The price increases for the second half of 1985 and the first and second halves of 1986 were discussed and agreed on between the three producers. According to VP, the fact that FP's handwritten note dated 23 May 1985 mentions 'Agreement of Pennitalia' does not mean anything and at any rate there is no proof that the reference is reliable. In addition, the correspondence with Fiat dated 28 June 1985 and 3 July 1985, it claims, contradicts FP's handwritten note. Lastly, the coincidence of the date of the 15 December 1985 price change with that of SIV is, it is argued, the consequence of what was agreed with Fiat through the correspondence dated 28 June 1985 and 3 July 1985. In the Commission's opinion, the reference to 'Agreement of Pennitalia' is reliable, since VP's accession to the agreement on the price rises for the three half-years concerned was essentially put into practical effect.

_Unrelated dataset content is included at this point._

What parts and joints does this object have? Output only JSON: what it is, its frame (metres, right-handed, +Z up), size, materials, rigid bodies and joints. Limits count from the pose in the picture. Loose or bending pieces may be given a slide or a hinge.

The letters cited by VP have a quite different content to that mentioned by VP: VP's letter to Fiat dated 28 June 1985 does not contain any undertaking on prices on the part of VP, but merely indicates a willingness to leave prices for 1985 unchanged, provided that VP can double its supplies; Fiat's letter to VP dated 3 July 1985 similarly does not contain any undertakings but Fiat on supply quotas or on prices, but simply notes the possibility for VP to keep its prices competitive (not lower); these letters do not contain any mention of the dates of price changes nor do they mention any agreement on prices between Fiat and VP.

(iv) The facts which demonstrate that the exchanges of products are aimed at market sharing are essentially as follows:

The exchanges are considerable every year and, as shown by the documents referred to in paragraph 48, they are not simply intended to make good shortages. In the case of unprocessed products, the exchanges involved a total of [ . . . ] tonnes in 1982, [ . . . ] tonnes in 1983, [ . . . ] tonnes in 1984, [ . . . ] tonnes in 1985 and [ . . . ] tonnes in 1986, i.e. between [ . . . ] and [ . . . % ] of the three producer's total retained consumption in the automotive sector; in the case of processed products, the exchanges totalled [ . . . ] tonnes in 1982, [ . . . ] tonnes in 1983, [ . . . ] tonnes in 1984, [ . . . ] tonnes in 1985 and [ . . . ] tonnes in 1986.

The notes and documents referred to in paragraph 48 explicitly mention the fact that FP is performing subcontracting work for SIV in respect of processed products.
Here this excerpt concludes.